BioFin’s technical advisor for Belize, Dr Andrew Seidl gave an overview of how BioFin works in other countries: Colombia, Ecuador, Fiji, the Philippines, Indonesia, Nigeria, Peru, Seychelles, Sri Lanka, and South Africa for examples. The U.N. estimates that global investment to preserve bio-diversity should be at least US$150 Billion to as much as US$440 Billion per year. Seidl showed that this princely sum is really only 0.08 to 0.25 per cent of Global GDP. But it is 20 – 30 times more than current global investment to preserve nature.
It’s a small price to pay, Seidl showed, as it is miniscule when compared to the total value of the global biodiversity value: US$44 Trillion by the most conservative estimates. Workshop participants also heard from Costa Rica’s former Minister of Finance Guillermo Zuniga, who negotiated one of the largest debt for nature swaps on record – US$26 Million in 2007. Zuniga presented Costa Rica’s experience in developing a National Biodiversity Strategic Action Plan (NBSAP).
Guatemala’s Celene Enriquez noted there’s many a slip between the cup and the lip; and that the implementation of the technical advice and getting the appropriate legislation often proved more difficult than at first thought.
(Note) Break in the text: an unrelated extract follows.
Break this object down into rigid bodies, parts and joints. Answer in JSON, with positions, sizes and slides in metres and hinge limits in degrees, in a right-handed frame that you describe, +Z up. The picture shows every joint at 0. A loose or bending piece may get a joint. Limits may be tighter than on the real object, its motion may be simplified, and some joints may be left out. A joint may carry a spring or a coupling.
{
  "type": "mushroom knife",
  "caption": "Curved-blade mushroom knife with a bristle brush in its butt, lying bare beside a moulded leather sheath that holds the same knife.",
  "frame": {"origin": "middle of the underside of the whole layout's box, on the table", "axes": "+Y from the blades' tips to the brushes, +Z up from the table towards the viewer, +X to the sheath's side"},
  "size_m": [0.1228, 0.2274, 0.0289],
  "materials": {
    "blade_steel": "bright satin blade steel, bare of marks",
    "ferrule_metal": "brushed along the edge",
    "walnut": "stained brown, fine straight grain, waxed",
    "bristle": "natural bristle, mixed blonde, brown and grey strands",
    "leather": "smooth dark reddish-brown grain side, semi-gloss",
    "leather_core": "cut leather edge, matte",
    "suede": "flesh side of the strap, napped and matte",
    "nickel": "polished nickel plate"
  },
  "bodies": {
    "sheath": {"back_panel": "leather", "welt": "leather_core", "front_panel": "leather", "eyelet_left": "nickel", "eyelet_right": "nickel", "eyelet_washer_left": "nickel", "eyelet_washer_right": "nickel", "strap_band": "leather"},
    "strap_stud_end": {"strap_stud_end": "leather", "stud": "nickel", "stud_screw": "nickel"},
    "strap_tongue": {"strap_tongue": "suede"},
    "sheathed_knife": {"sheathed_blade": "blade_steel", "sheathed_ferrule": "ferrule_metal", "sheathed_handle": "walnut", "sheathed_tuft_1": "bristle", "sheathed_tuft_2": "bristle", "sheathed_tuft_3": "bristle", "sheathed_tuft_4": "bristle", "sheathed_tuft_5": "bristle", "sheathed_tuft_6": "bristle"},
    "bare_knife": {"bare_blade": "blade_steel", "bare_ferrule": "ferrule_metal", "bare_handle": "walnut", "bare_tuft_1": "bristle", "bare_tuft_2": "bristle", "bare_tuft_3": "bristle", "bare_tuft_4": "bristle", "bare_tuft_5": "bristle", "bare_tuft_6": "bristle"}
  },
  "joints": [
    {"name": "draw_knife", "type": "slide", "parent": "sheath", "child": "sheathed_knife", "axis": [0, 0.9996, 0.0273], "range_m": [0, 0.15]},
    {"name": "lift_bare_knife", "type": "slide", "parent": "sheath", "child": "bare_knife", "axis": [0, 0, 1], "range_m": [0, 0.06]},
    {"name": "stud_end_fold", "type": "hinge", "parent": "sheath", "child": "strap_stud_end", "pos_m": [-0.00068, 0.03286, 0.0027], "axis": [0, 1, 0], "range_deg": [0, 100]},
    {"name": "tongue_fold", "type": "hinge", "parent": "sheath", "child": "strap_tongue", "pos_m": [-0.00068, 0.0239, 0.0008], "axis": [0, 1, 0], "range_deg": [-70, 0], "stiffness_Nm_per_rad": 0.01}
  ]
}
Colombia’s Juan Avendano also shared his country’s experience in developing the economy while also preserving nature, using nature as a financial asset to attract investment.
BioFin Belize’s policy expert Dr. Kenrick Williams led the discussion on how Belize is financing biodiversity, and BELTRAIDE’s Hero Balani examined the possibilities for sustainable investment in Belize’s priority industries: tourism agriculture and fisheries.
Representatives of the Belize Sugar Cane Farmers Association, Programme For Belize and the Sarstoon Temash Institute of Indigenous Management (SATIIM) also participated in the workshop.